When two instances of the same grain write to storage, only one can win and the other will be terminated.

Understood. My two concerns here are stale reads and transient faults. By now, I've reasoned that stale reads are a non-issue, since any scenario involving them either (A) involves writing the grain's own state, or (B) involves exclusively writing to other grains' states and thus are not atomic with the read regardless. Transient faults, however, can lead to bothersome investigative work, which I think is a valid concern.

[...] Azure Table Storage as a grain directory, or Redis [...]

I'm fond of this solution. It hits me that strong consistency guarantees often go hand-in-hand with solid uptime guarantees. Regrettably, at the time of writing, the Azure SLAs of these two products are only 99.9% (for Azure Storage, I'm referring to writes), with the exception of pricey Redis Enterprise. Alternatively, simple Azure SQL databases tend to have at least 99.99%, but they have much worse response times compared to the in-memory options.

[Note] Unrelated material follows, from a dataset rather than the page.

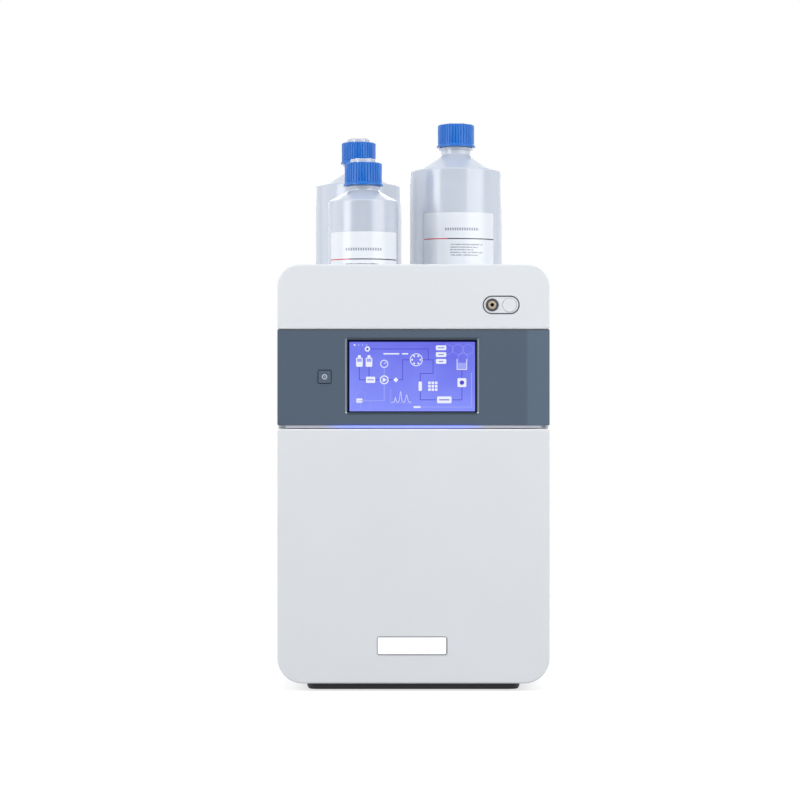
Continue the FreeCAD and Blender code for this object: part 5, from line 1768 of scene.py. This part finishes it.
@dataclass
class Fasteners:
    """Screws on the back, inside the flow compartment and on the door's liner."""

    pan_radius: float = 0.0032
    pan_height: float = 0.0018
    cap_radius: float = 0.0025
    cap_height: float = 0.0022
    panel_inset: float = 0.011
    panel_sides: tuple[float, ...] = (0.12, 0.37, 0.63, 0.88)
    panel_top: float = 0.28
    fan_half: float = 0.0357
    entry_gap: float = 0.006
    ports_gap: float = 0.004
    valve_flange: float = 0.004
    valve_half: float = 0.025
    pump_plate: float = 0.008
    pump_half: float = 0.037
    pump_z: float = 0.245
    detector_half: Point = (0.024, 0.023)
    detector_z: float = 0.078
    liner_half: Point = (0.147, 0.1328)
    liner_middle: Point = (0.0, 0.179)
    back: float = field(init=False)

    def build(self) -> None:
        """Builds each group of screws."""
        self.back = Extent.of("rear_panel").high.y
        self.rear_panel_screws()
        self.fan_screws()
        self.inlet_screws()
        self.compartment_screws()
        self.liner_screws()

    def group(self, name: str, points: Iterable[Vector], axis: Vector, recess: Recess,
              body: str = "cabinet") -> None:
        """Builds one group of equal screws.

        Args:
            name: The group's name.
            points: Where the heads seat.
            axis: The way the heads look.
            recess: Their drive.
            body: The body that they ride on.
        """
        radius, height = (self.pan_radius, self.pan_height)
        if recess is Recess.HEX:
            radius, height = (self.cap_radius, self.cap_height)
        form = Form()
        for number, point in enumerate(points):
            form.screw(point, axis, radius, height, recess, 37.0 * number)
        form.build(name, STEEL, body, "bright_steel")

    @staticmethod
    def corners(middle: Point, half: Point, face: float) -> list[Vector]:
        """Seats at the four corners of a rectangle on an upright face.

        Args:
            middle: The rectangle's middle, as x and z.
            half: Half its width and half its height.
            face: The face's y.

        Returns:
            The four seats.
        """
        return [Vector((middle[0] + side * half[0], face, middle[1] + level * half[1]))
                for side in (-1, 1) for level in (-1, 1)]

    def rear_panel_screws(self) -> None:
        """Screws round the edge of the back panel."""
        panel = Extent.of("rear_panel")
        points = []
        for side in (-1, 1):
            x = panel.middle.x + side * (panel.size.x / 2 - self.panel_inset)
            heights = [panel.low.z + share * panel.size.z for share in self.panel_sides]
            points += [Vector((x, self.back, z)) for z in heights]
        for share in (-self.panel_top, self.panel_top):
            points.append(Vector((share * panel.size.x, self.back, panel.high.z - self.panel_inset)))
        self.group("rear_panel_screws", points, BACK, Recess.CROSS)

    def fan_screws(self) -> None:
        """Four screws that hold the fan behind its guard."""
        fan = Extent.of("fan_housing").middle
        points = self.corners((fan.x, fan.z), (self.fan_half, self.fan_half), self.back)
        self.group("fan_screws", points, BACK, Recess.CROSS)

    def inlet_screws(self) -> None:
        """Screws beside the power entry and the data sockets."""
        points = []
        for node, gap in (("power_entry", self.entry_gap), ("data_ports", self.ports_gap)):
            unit = Extent.of(node)
            reach = unit.size.x / 2 + gap
            points += [Vector((unit.middle.x + side * reach, self.back, unit.middle.z)) for side in (-1, 1)]
        self.group("inlet_screws", points, BACK, Recess.CROSS)

    def compartment_screws(self) -> None:
        """Socket screws in the faces of the units on the bulkhead."""
        wall = Extent.of("bulkhead").low.y
        valve = Extent.of("injection_valve").middle
        pump = Extent.of("peristaltic_pump").middle
        detector = Extent.of("conductivity_detector")
        valve_face = wall - self.valve_flange
        pump_face = wall - self.pump_plate
        points = self.corners((valve.x, valve.z), (self.valve_half, self.valve_half), valve_face)
        points += self.corners((pump.x, self.pump_z), (self.pump_half, self.pump_half), pump_face)
        points += self.corners((detector.middle.x, self.detector_z), self.detector_half, detector.low.y)
        self.group("compartment_screws", points, FRONT, Recess.HEX)

    def liner_screws(self) -> None:
        """Screws near the corners of the door's liner."""
        points = self.corners(self.liner_middle, self.liner_half, Extent.of("door_liner").high.y)
        self.group("liner_screws", points, BACK, Recess.CROSS, "door")


@dataclass(frozen=True)
class LineEnd:
    """One end of a thin line: its place, the way it looks and how far the line runs straight from it."""

    place: Vector
    out: Vector
    straight: float = 0.012

    @property
    def clear(self) -> Vector:
        """Where the straight stretch ends."""
        return self.place + self.out * self.straight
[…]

I'm certainly open to writing another grain directory implementation. Do you know of any product that has all three: an SLA of at least 99.95%, an affordable tier, and great response times?

For those already paying for Azure SQL Premium or Business Critical, its 1-2 ms read latency might suffice, and additional infrastructure could be avoided. Beautifully simple. But a bit pricey if not already required.

Edit: The Redis zone redundancy preview announcement (2020) claims that zone redundancy increases the SLA to 99.95%, but the actual SLA page makes no such claim.